• THE PROBLEM: Return each line of the material verbatim.
>> Start DATA BLOCK
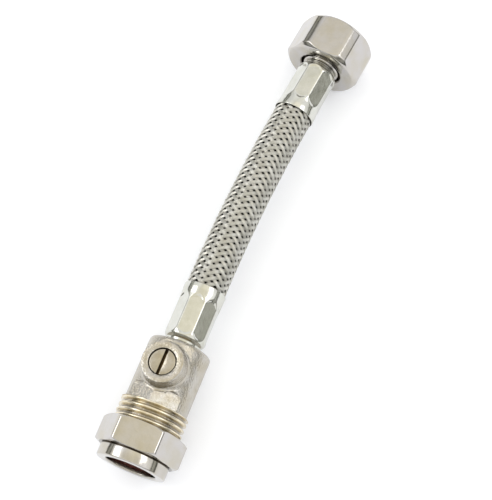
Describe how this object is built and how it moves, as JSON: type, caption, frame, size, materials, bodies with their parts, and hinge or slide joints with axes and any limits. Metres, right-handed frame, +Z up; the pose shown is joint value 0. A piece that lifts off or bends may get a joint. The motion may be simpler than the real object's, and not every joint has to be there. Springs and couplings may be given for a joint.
{
  "type": "flexible tap connector",
  "caption": "Short braided flexible hose with a slotted isolating ball valve and compression nut at one end and a swivel tap nut at the other.",
  "frame": {"origin": "centre of the part's box at the bottom, where both nuts lie on their flats", "axes": "+X along the valve from the compression nut to the tap nut, +Z up through the spindle boss, and the hose bends towards -Y"},
  "size_m": [0.1552, 0.033, 0.0255],
  "materials": {
    "plated_brass": "nickel plated and polished",
    "cast_plated_brass": "nickel plated over a satin forged surface",
    "bare_brass": "machined",
    "copper": "dull",
    "stainless_sheet": "bright drawn sheet",
    "stainless_wire": "braided fine wire",
    "ptfe": "smooth",
    "rubber": "matt"
  },
  "bodies": {
    "valve": {"valve_body": "cast_plated_brass", "ball_seat_inlet": "ptfe", "ball_seat_outlet": "ptfe", "valve_end_tail": "bare_brass", "tail_o_ring": "rubber", "valve_end_ferrule": "stainless_sheet", "inner_hose": "rubber", "braid_sleeve": "stainless_wire"},
    "spindle": {"valve_stem": "plated_brass", "valve_ball": "plated_brass", "stem_o_ring_upper": "rubber", "stem_o_ring_lower": "rubber"},
    "olive": {"olive": "copper"},
    "compression_nut": {"compression_nut": "plated_brass"},
    "tap_end": {"tap_end_ferrule": "stainless_sheet", "tap_end_tail": "plated_brass"},
    "washer": {"tap_washer": "rubber"},
    "tap_nut": {"tap_nut": "plated_brass"}
  },
  "joints": [
    {"name": "spindle_turn", "type": "hinge", "parent": "valve", "child": "spindle", "pos_m": [-0.04823, 0.00342, 0.0115], "axis": [0, 0.1045, 0.9945], "continuous": true},
    {"name": "olive_travel", "type": "slide", "parent": "valve", "child": "olive", "axis": [-1, 0, 0], "range_m": [0, 0.00363]},
    {"name": "nut_unscrew", "type": "hinge", "parent": "olive", "child": "compression_nut", "pos_m": [-0.07163, 0.00342, 0.0115], "axis": [-1, 0, 0], "range_deg": [0, 720]},
    {"name": "hose_bend", "type": "hinge", "parent": "valve", "child": "tap_end", "pos_m": [0.0123, 0.00246, 0.0115], "axis": [0, 0, 1], "range_deg": [-33, 47], "deforming": ["braid_sleeve", "inner_hose"]},
    {"name": "nut_swivel", "type": "hinge", "parent": "tap_end", "child": "washer", "pos_m": [0.06904, -0.00342, 0.0115], "axis": [0.9928, -0.1198, 0], "continuous": true},
    {"name": "nut_slide_back", "type": "slide", "parent": "washer", "child": "tap_nut", "axis": [-0.9928, 0.1198, 0], "range_m": [0, 0.015]}
  ],
  "couplings": [
    {"joint": "olive_travel", "follows": "nut_unscrew", "m_per_rad": 0.00028871}
  ]
}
>> End DATA BLOCK
• THE SOLUTION:
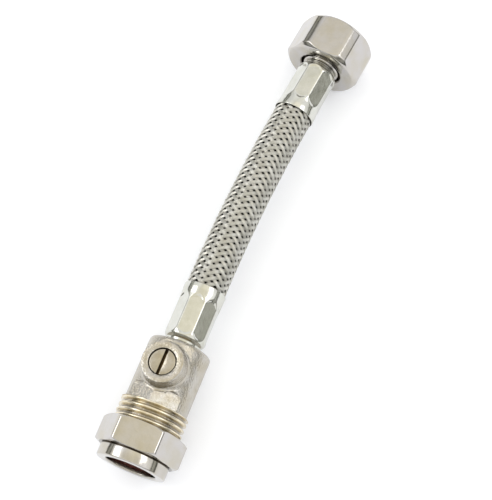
Describe how this object is built and how it moves, as JSON: type, caption, frame, size, materials, bodies with their parts, and hinge or slide joints with axes and any limits. Metres, right-handed frame, +Z up; the pose shown is joint value 0. A piece that lifts off or bends may get a joint. The motion may be simpler than the real object's, and not every joint has to be there. Springs and couplings may be given for a joint.
{
  "type": "flexible tap connector",
  "caption": "Short braided flexible hose with a slotted isolating ball valve and compression nut at one end and a swivel tap nut at the other.",
  "frame": {"origin": "centre of the part's box at the bottom, where both nuts lie on their flats", "axes": "+X along the valve from the compression nut to the tap nut, +Z up through the spindle boss, and the hose bends towards -Y"},
  "size_m": [0.1552, 0.033, 0.0255],
  "materials": {
    "plated_brass": "nickel plated and polished",
    "cast_plated_brass": "nickel plated over a satin forged surface",
    "bare_brass": "machined",
    "copper": "dull",
    "stainless_sheet": "bright drawn sheet",
    "stainless_wire": "braided fine wire",
    "ptfe": "smooth",
    "rubber": "matt"
  },
  "bodies": {
    "valve": {"valve_body": "cast_plated_brass", "ball_seat_inlet": "ptfe", "ball_seat_outlet": "ptfe", "valve_end_tail": "bare_brass", "tail_o_ring": "rubber", "valve_end_ferrule": "stainless_sheet", "inner_hose": "rubber", "braid_sleeve": "stainless_wire"},
    "spindle": {"valve_stem": "plated_brass", "valve_ball": "plated_brass", "stem_o_ring_upper": "rubber", "stem_o_ring_lower": "rubber"},
    "olive": {"olive": "copper"},
    "compression_nut": {"compression_nut": "plated_brass"},
    "tap_end": {"tap_end_ferrule": "stainless_sheet", "tap_end_tail": "plated_brass"},
    "washer": {"tap_washer": "rubber"},
    "tap_nut": {"tap_nut": "plated_brass"}
  },
  "joints": [
    {"name": "spindle_turn", "type": "hinge", "parent": "valve", "child": "spindle", "pos_m": [-0.04823, 0.00342, 0.0115], "axis": [0, 0.1045, 0.9945], "continuous": true},
    {"name": "olive_travel", "type": "slide", "parent": "valve", "child": "olive", "axis": [-1, 0, 0], "range_m": [0, 0.00363]},
    {"name": "nut_unscrew", "type": "hinge", "parent": "olive", "child": "compression_nut", "pos_m": [-0.07163, 0.00342, 0.0115], "axis": [-1, 0, 0], "range_deg": [0, 720]},
    {"name": "hose_bend", "type": "hinge", "parent": "valve", "child": "tap_end", "pos_m": [0.0123, 0.00246, 0.0115], "axis": [0, 0, 1], "range_deg": [-33, 47], "deforming": ["braid_sleeve", "inner_hose"]},
    {"name": "nut_swivel", "type": "hinge", "parent": "tap_end", "child": "washer", "pos_m": [0.06904, -0.00342, 0.0115], "axis": [0.9928, -0.1198, 0], "continuous": true},
    {"name": "nut_slide_back", "type": "slide", "parent": "washer", "child": "tap_nut", "axis": [-0.9928, 0.1198, 0], "range_m": [0, 0.015]}
  ],
  "couplings": [
    {"joint": "olive_travel", "follows": "nut_unscrew", "m_per_rad": 0.00028871}
  ]
}